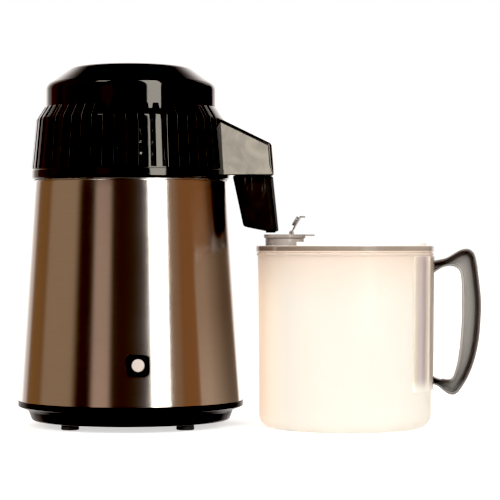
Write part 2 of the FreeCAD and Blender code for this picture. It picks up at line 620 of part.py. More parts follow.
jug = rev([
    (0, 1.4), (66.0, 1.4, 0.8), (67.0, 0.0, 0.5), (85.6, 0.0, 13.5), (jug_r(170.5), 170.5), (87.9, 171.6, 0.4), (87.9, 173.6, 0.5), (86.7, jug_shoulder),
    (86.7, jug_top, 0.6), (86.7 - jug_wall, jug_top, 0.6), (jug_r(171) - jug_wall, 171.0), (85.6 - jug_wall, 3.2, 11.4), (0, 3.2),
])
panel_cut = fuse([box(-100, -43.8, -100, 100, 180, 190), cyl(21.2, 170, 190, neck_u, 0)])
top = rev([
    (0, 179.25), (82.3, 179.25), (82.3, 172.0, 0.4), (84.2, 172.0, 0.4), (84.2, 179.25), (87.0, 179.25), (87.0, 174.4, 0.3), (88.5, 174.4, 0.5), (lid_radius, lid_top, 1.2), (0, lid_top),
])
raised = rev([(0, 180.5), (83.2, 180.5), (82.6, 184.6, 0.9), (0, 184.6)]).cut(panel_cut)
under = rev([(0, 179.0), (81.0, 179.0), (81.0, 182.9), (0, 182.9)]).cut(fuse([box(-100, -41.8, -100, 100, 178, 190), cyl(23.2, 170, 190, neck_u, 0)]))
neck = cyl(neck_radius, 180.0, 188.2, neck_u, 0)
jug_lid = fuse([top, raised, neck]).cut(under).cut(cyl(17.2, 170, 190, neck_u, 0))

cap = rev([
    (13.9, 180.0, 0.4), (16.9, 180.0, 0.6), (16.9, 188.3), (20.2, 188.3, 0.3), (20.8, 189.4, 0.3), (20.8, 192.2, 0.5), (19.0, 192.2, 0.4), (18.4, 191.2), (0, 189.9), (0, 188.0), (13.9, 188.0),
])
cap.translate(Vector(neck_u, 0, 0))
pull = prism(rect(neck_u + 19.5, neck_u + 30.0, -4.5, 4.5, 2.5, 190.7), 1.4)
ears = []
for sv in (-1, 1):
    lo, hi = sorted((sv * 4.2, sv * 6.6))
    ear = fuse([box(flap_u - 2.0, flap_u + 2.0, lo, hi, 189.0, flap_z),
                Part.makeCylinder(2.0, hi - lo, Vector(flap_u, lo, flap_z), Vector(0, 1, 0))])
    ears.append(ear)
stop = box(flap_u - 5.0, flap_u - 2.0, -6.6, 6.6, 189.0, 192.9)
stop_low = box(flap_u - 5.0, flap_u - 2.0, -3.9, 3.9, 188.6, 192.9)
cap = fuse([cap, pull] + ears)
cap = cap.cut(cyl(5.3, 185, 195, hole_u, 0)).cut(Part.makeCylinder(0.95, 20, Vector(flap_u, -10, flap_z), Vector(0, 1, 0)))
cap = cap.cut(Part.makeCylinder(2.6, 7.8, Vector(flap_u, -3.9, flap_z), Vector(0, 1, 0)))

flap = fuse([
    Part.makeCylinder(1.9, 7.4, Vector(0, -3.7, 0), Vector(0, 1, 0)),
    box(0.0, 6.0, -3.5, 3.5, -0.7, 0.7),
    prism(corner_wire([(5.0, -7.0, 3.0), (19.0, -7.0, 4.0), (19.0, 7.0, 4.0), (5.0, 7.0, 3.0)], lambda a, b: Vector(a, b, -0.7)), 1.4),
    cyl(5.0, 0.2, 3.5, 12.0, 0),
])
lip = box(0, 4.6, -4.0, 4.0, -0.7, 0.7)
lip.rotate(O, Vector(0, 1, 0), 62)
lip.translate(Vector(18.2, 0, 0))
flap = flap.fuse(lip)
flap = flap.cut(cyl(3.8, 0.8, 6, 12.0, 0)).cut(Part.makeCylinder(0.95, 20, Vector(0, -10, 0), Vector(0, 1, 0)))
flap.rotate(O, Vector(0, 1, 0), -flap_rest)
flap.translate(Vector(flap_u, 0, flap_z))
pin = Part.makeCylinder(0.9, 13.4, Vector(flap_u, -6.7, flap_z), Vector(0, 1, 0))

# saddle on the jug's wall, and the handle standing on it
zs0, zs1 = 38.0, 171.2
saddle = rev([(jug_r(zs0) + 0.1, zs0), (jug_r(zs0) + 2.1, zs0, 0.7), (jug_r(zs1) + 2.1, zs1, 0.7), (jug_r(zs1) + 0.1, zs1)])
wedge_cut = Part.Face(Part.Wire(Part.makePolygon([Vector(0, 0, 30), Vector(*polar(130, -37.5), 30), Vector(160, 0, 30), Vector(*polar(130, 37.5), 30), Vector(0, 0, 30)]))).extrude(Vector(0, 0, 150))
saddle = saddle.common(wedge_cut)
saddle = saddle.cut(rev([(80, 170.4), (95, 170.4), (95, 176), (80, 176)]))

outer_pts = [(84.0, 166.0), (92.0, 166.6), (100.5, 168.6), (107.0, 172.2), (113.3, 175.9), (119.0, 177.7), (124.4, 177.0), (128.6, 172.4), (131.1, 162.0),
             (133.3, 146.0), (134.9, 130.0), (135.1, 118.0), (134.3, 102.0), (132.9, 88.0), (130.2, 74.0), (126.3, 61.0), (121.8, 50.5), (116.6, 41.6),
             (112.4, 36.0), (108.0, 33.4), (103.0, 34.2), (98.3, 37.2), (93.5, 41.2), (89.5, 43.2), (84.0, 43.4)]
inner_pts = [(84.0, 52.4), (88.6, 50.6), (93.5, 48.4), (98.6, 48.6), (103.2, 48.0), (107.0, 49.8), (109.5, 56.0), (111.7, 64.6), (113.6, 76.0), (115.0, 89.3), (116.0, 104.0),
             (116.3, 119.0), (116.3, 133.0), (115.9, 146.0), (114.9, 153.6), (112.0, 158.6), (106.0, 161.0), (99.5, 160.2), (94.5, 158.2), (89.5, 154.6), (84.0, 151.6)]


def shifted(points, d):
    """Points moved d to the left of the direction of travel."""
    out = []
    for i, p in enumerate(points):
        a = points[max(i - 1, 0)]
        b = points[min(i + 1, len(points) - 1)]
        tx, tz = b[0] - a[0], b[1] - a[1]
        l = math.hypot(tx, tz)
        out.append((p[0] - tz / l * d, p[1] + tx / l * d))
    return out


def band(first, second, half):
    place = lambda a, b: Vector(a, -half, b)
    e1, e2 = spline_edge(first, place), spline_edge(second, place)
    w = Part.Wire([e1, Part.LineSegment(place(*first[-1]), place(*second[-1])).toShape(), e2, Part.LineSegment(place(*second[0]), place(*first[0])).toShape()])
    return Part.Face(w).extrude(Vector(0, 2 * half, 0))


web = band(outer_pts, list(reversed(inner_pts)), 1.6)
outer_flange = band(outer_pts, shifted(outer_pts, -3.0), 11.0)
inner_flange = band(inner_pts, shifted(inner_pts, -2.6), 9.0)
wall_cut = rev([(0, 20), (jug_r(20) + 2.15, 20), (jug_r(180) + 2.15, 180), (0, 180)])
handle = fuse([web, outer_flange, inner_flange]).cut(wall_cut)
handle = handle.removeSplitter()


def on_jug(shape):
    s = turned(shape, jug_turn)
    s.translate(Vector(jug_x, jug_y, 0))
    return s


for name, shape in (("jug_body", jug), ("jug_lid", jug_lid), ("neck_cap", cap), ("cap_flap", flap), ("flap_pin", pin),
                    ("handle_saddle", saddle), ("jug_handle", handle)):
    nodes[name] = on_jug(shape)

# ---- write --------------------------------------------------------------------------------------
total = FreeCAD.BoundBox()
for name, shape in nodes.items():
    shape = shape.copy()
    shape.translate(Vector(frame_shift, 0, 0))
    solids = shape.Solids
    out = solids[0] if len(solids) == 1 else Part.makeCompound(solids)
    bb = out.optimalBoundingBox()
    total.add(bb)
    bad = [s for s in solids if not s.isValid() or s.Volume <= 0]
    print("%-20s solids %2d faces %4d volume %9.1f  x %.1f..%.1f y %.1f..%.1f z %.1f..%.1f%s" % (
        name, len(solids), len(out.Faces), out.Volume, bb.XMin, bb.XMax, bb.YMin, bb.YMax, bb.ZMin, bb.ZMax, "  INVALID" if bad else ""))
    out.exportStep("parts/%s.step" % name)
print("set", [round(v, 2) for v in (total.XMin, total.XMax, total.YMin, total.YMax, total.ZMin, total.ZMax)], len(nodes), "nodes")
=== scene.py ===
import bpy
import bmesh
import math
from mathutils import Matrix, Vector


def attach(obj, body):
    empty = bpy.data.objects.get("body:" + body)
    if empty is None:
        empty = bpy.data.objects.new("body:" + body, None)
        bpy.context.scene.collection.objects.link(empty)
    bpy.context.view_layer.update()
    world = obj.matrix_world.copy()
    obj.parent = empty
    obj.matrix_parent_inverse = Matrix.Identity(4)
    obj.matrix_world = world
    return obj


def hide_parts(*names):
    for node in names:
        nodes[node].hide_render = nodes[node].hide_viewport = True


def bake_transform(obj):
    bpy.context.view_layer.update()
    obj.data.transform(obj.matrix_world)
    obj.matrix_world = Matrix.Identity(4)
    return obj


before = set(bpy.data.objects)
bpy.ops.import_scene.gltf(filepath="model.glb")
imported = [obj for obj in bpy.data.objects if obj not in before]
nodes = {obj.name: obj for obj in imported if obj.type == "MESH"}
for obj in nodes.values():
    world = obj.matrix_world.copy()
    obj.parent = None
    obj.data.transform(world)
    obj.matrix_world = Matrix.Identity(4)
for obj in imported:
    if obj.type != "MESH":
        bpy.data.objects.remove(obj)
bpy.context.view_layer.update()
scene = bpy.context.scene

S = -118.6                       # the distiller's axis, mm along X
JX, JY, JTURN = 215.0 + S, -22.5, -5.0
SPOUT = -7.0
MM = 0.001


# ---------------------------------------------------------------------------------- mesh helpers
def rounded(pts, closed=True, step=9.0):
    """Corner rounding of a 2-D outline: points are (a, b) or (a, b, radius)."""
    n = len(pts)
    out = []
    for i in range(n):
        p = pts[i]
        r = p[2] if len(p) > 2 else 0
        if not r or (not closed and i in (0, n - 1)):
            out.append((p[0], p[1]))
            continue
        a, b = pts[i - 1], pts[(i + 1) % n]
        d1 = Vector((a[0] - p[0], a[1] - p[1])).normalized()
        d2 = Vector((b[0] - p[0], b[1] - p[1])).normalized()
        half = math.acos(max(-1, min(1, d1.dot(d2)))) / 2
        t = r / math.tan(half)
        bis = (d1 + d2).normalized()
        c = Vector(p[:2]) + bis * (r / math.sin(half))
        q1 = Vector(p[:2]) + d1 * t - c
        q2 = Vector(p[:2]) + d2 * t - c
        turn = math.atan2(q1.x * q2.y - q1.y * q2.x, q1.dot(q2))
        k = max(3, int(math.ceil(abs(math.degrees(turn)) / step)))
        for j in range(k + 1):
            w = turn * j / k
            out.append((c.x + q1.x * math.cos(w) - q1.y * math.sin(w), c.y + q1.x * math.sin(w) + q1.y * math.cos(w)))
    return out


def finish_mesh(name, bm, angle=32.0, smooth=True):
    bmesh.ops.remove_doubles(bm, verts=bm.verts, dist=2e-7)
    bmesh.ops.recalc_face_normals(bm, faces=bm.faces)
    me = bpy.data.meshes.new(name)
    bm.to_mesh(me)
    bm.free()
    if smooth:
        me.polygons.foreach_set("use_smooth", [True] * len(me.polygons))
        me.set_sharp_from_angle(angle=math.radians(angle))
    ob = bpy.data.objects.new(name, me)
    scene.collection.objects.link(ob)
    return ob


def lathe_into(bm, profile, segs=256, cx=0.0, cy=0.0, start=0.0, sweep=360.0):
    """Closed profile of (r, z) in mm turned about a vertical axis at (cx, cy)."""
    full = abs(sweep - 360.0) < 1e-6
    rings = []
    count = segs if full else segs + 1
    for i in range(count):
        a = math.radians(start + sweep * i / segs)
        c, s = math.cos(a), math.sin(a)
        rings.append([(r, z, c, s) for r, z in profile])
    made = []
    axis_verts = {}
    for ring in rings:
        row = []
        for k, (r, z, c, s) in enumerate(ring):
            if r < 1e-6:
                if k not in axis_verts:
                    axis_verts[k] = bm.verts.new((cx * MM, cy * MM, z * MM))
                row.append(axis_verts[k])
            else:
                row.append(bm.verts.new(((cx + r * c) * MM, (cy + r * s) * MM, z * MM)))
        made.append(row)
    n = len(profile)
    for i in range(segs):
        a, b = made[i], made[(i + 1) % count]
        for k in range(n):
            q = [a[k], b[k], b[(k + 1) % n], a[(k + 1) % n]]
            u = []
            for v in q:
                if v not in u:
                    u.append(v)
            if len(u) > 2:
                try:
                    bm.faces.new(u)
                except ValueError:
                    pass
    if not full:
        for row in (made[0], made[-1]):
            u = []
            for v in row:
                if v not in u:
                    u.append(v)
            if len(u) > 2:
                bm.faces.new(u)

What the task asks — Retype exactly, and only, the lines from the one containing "obj.data.transform(obj.matrix_world)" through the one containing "scene = bpy.context.scene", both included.

Finished answer —
    obj.data.transform(obj.matrix_world)
    obj.matrix_world = Matrix.Identity(4)
    return obj


before = set(bpy.data.objects)
bpy.ops.import_scene.gltf(filepath="model.glb")
imported = [obj for obj in bpy.data.objects if obj not in before]
nodes = {obj.name: obj for obj in imported if obj.type == "MESH"}
for obj in nodes.values():
    world = obj.matrix_world.copy()
    obj.parent = None
    obj.data.transform(world)
    obj.matrix_world = Matrix.Identity(4)
for obj in imported:
    if obj.type != "MESH":
        bpy.data.objects.remove(obj)
bpy.context.view_layer.update()
scene = bpy.context.scene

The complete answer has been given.